If Mancini had gone and spent another £100 million it would have made everyone else sit up, but you can't play all of them. We saw with Tevez that the biggest challenge at a club like Manchester City is keeping world-class players happy when they're not playing. I would be telling my squad that the reason I've not bought loads of players is because I believe in their abilities to win the league again and maybe that's the view he's taken.
The Sinclair move is a particularly interesting one and it's not without precedent. He will be looking to avoid the same fate that befell the likes of Shaun Wright-Phillips at Chelsea and more recently Adam Johnson at City: talented young English players marginalised and their development stalled. You can't criticise Scott for choosing to leave Swansea - whatever job you do, if someone approached you and offered you the chance to go to a bigger company, work in a bigger office and get paid more - you wouldn't turn it down.You have to feel for Swansea though, look at what happens after one good season: the manager leaves, the best players leave - they're plundered for their best assets.
Players like Johnson and Wright-Phillips can argue that they weren't given a chance, a run in the side, but their managers may say that they didn't make themselves indispensable when they did play. I've always believed that it's up to the players to prove their worth; the role that Scott Sinclair and Jack Rodwell play at Manchester City is down to them. Even if they are not regular starters - and they would be in esteemed company with the likes of Edin Dzeko and Mario Balotelli often consigned to the bench - the onus is on them to show what they can do if an opportunity is afforded. The only guaranteed starters at City are Joe Hart, Vincent Kompany and Yaya Toure.
The concept of squad rotation is a bit of an alien one to players of my era, when we were signed we were expected to play 90 minutes in every match of the season. You either got dropped - although that only ever happened to me with England - or you played all the time. The squad of 22 now is packed with quality, whereas back then there were six or seven lads, mainly young players, who knew they wouldn't play unless there was a major injury crisis.

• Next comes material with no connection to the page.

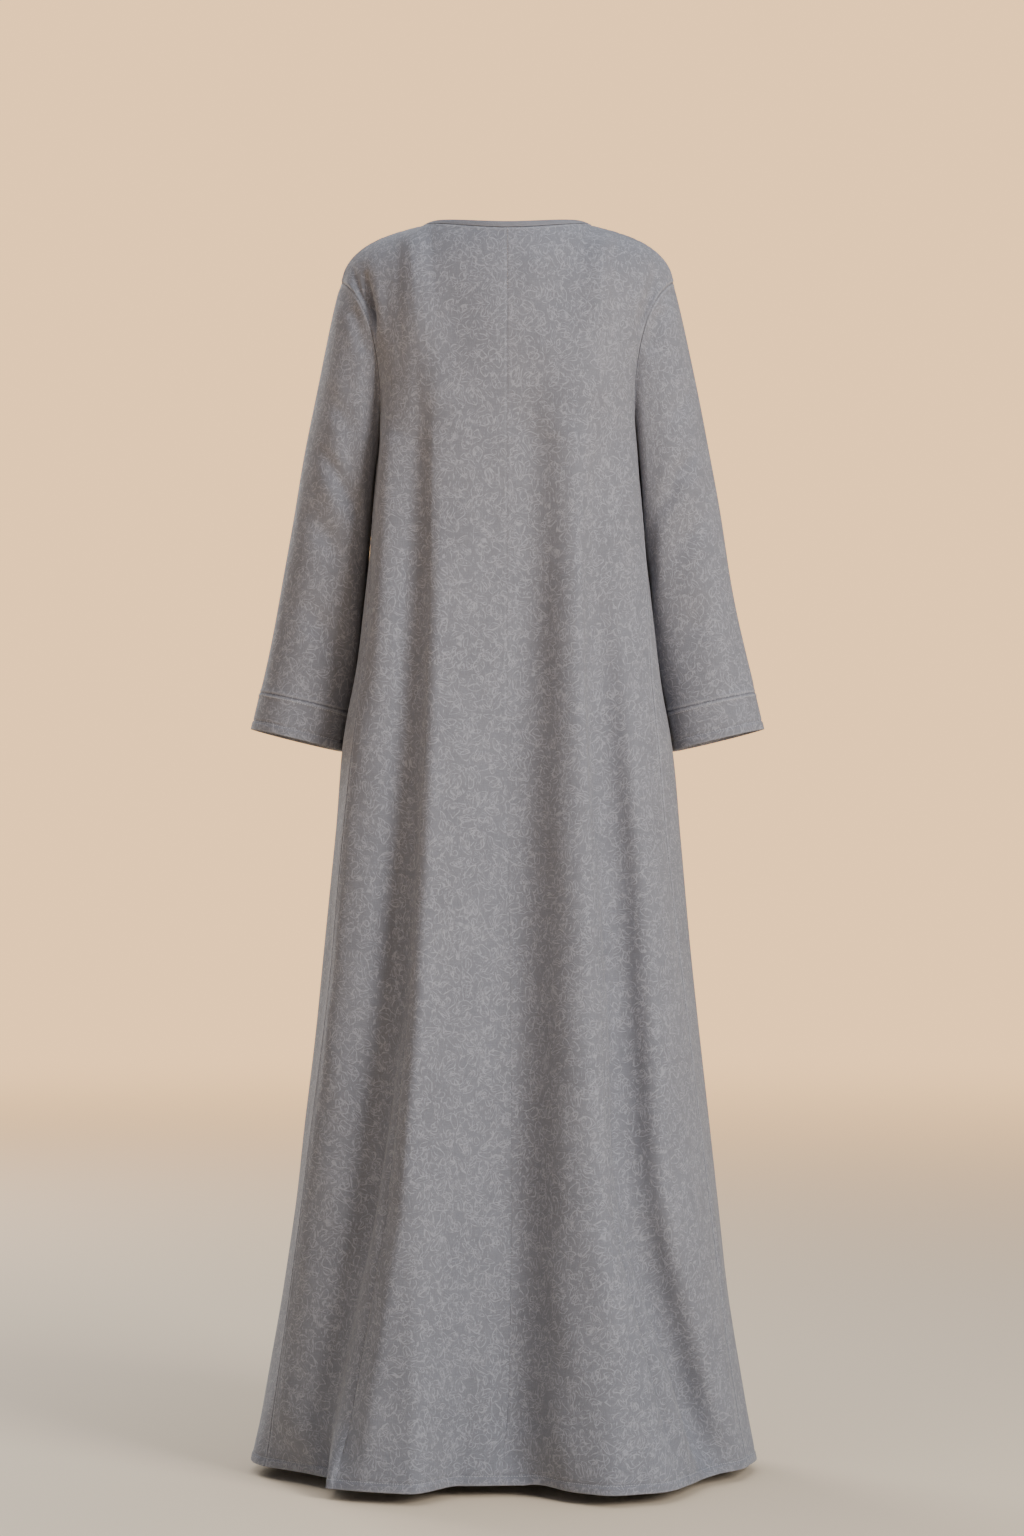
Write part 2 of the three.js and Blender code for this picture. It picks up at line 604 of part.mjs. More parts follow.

I don't think Mancini even knows what his best team is yet this season, and we've seen him tinker with the formation in the first couple of games, experimenting with a 3-5-2. As a manager, trying stuff out in pre-season and early season is normal - I remember playing three at the back when I was with Newcastle 20 years ago, and different set-ups work against different teams. Mancini is having to find alternative ways to play now because they're the champions and there's a lot of expectation, everyone wants to make it difficult for you. To become champions is very tough but to retain the title is even tougher because everyone is gunning for you.
City have conceded four goals in two games so far, six in three if you count the Community Shield, which isn't really good enough for them; I'm sure QPR will be buoyed by that. Mark will be giving some players their debuts on Saturday and that could work in his favour as opposition managers hate facing the unknown - you like to know who you're playing against, know the dangers and the weaknesses already.
However, it's difficult to see anything beyond a Manchester City win. They've been pretty much unbeatable at Eastlands and, as they proved so famously there against QPR on the final day of last season, they can battle their way back into games even when behind in the last minute. You have to give credit to Mancini for that.